The article goes on and on about them not paying for things and then arguing with the building owners. Presumably, they’ve just stopped paying completely now because they know the company is going to collapse. The name of the magazine has been so shitted-up over the last few years that it isn’t worth trying to sell the company.

It’s owned by a Korean-led religious cult. The goals of that cult are unclear, but it is clear that whatever those goals are, they’re not very good at accomplishing them.

And they’re under federal investigation, apparently for tax fraud and various other things, which would probably make selling it impossible.

They got caught in the fake-traffic scandal recently, which is also a relatively serious form of fraud which they may be prosecuted and/or sued over. And the advertisers have all pulled out, which means there is no more money the owners can grab there.

So it’s a countdown to collapse.

The Future of Media

All of the legacy media institutions are having troubles. Even the ones that are doing the best as far as traffic are putting-up paywalls.

The New York Times keeps telling me that if I give them ten bucks a month, they’ll “hold power to account.”

Basically, along with losing their credibility due to the rise of alternative media (that is offering a more critical view of reality) and the political situation which has caused them to lose their minds, the issue is that the business model is no longer sustainable.

Newspapers used to sell the printed version and the ads in the paper both. And they didn’t have any competition. Physical papers had been disappearing for a while due to the internet, but it really became total in the last ten years, with smartphones, tablets and small laptops allowing people to carry around the paper, rather than having to sit at a desk to read it.

They have never altered their business model significantly. The very nature of the internet makes the idea of having an actual office – let alone one in downtown Manhattan – absurd. It also largely makes hiring staffers pointless. You can have regular writers, some on some kind of loose contract, who work online and cut your operation costs by two-thirds. But there is no easy way, when you’re a newspaper that started on a completely different model, to make that switch.

The internet itself has also changed the kinds of news people want to read, and created all of these niche markets. At the same time that printed news disappeared, there became less distinction between alternative and mainstream media – they are both just websites. So there is all of this totally new competition, while the legacy media is unable to even figure out what is going on.

We have seen a bunch of heavily-funded operations pop-up as establishment “new media” outlets. Huffington Post, The Hill, Politico and Daily Beast are examples of outlets that are closing in on matching the readership of NYT or WaPo, yet are much more financially viable. You’ll note that none of those four I’ve mentioned have done the paywall thing – the only companies doing that are the ones functioning on the old model of “gigantic east coast office with hundreds of employees working there.”

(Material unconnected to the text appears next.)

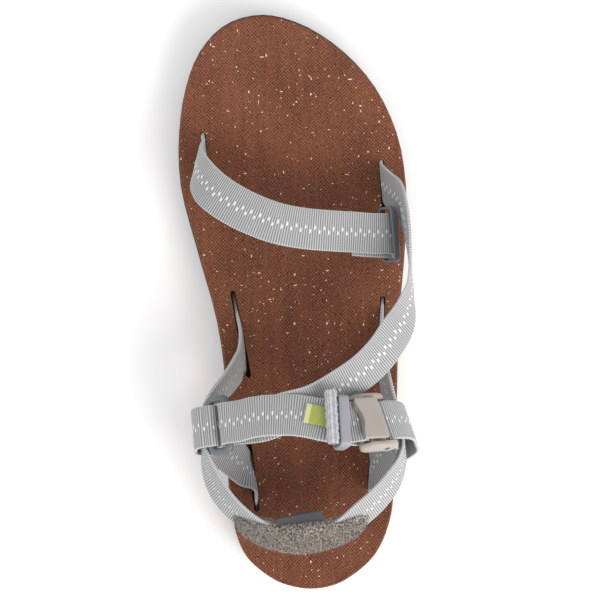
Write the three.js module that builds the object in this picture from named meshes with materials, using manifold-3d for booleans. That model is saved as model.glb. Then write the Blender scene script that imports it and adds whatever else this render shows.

Beyond their financial inviability, they are also having a difficult time working narratives. Basically the entire purpose of leftist media in current year is to whip people up into a frenzy in order to get the most aggressive possible support for their radical agenda. They understand that, they just don’t understand the mechanics of doing that in the new environment.

The thing about the internet age is that they no longer have full control of information – in fact, the opposite is true. All information in the world is at our fingertips. So when the media simply lies, as has been their policy historically, the alternative media and people on social media are able to demonstrate that they are lying – or at least give a very detailed and fact-based explanation of why they are probably lying.

So the new realm of media hoaxing is in working spin on topics. You will actually find fewer lies on Huffington Post than you will find on Washington Post – the former is capable of using the new media mode of influence, which is spinning a moving bias-based narrative. There are so many facts these days that the facts don’t even really matter to most people – especially people prone to leftism.

Right now, in the face of criticism from Donald Trump and the right as a whole, the legacy media is attempting to assert itself by claiming it is “the media” and is, as an institution, above reproach.

The NYT, WaPo and CNN have declared themselves the arbiters of reality itself, attempting to equate criticism of them with criticism of reality itself.

They have even implied, continually, that the President claiming that they are lying is a violation of the First Amendment.

This is some kind of bizarre last stand.

The issue is that people don’t really even care what is true and what isn’t, they just want their existing biases to be pandered to. So faking a bunch of insider sources and claiming Donald Trump is a Russian agent, as the old media has done, is actually less efficient than just reporting Donald Trump’s actual statements and saying “he is a really mean person, look at this tranny who has his feelings hurt” like Huffington Post is doing. And not only is the former less efficient in terms of moving people toward action, it leads to a credibility collapse, where you just become a joke.

If you combine the financial and credibility crises, it makes sense that journalists are jumping ship from old established companies to new media platforms.

Basically, I think in the relatively near future the new media platforms will become the accepted standard. This is good for us, because there isn’t much difference in terms of credibility between Daily Beast and Daily Stormer – they are both just politically biased news websites run by people openly pushing a specific agenda.